The weekly team huddle is central to how AMP listens and responds to customer feedback
Each week 130 staff teams - from up to 1,200 employees - engage in weekly huddles to discuss customer feedback and actions to address pain points and ways to improve AMP's services.
Sometimes known as voice of the customer, these types of activities are happening in successful corporates with increasing regularity. The resurgence of Woolworth's profitability has also been suggested to have much to do with a similar ritual. And of course, for a long time, the huddle has been central to the success of Apple retail - though for Apple it is daily, not weekly.
With this type of intensive effort going on - the effort to listen, to at least try and learn and respond with changed services and product offerings - if you don't know what the huddle means, your organisation may struggle to keep up.
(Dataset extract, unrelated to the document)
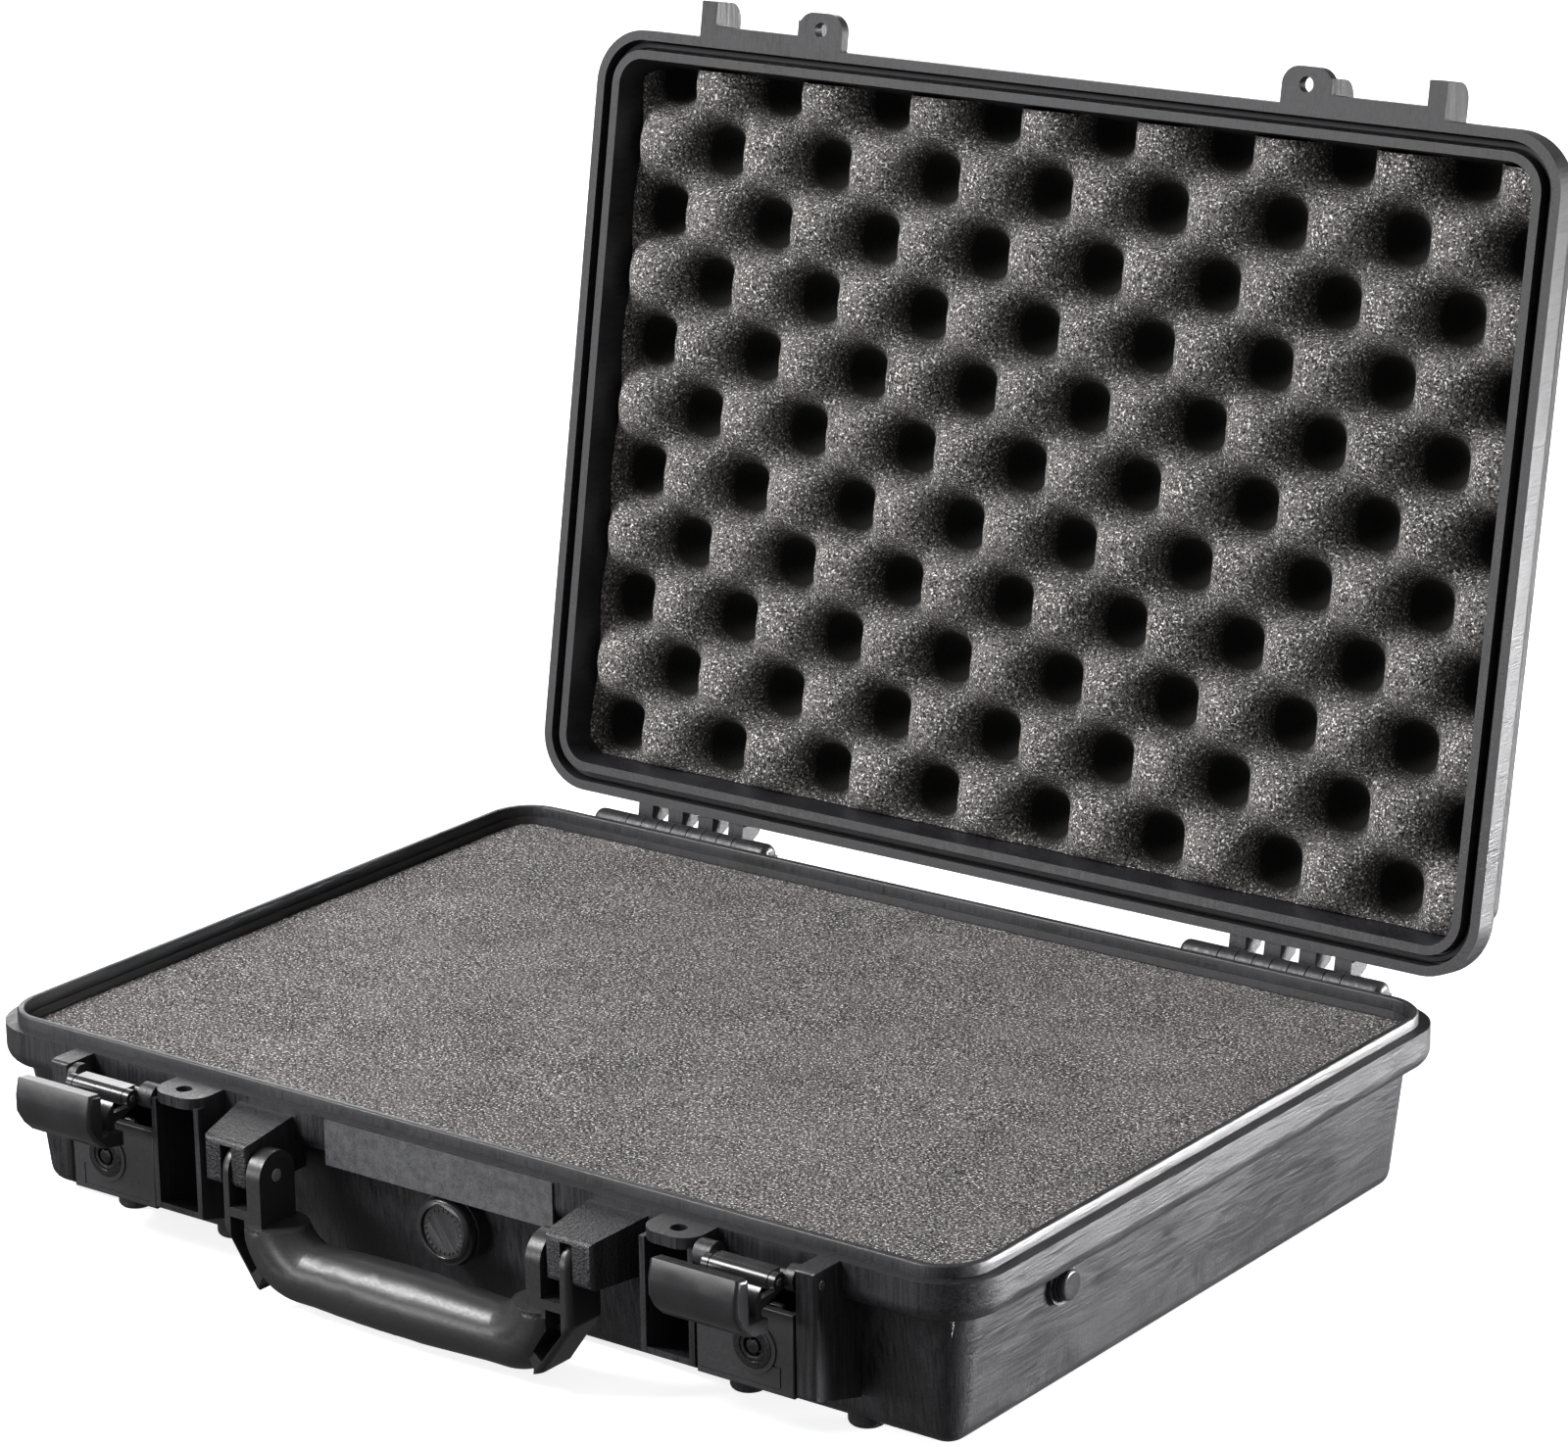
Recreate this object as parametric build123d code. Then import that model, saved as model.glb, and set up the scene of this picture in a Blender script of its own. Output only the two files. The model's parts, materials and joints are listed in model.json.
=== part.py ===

First published in the Harvard Business Review back in 2003, the Net Promoter System, developed by Fred Reichheld and Bain and Company, has swept the world. Of course, it has had its critics. Any organisation that gets too caught up in the score and ramps up its connection to remuneration can not just invite score manipulation, it can miss the point altogether.
The key benefits of the Net Promoter System are cultural.
If an organisation can stick to it, it prompts a general about-face from all in the organisation - from an internal focus to an external one. If you at least try to keep listening to the customer/client and do this long enough and hard enough, you're likely to succeed more often than fail in keeping your organisation growing through these challenging times.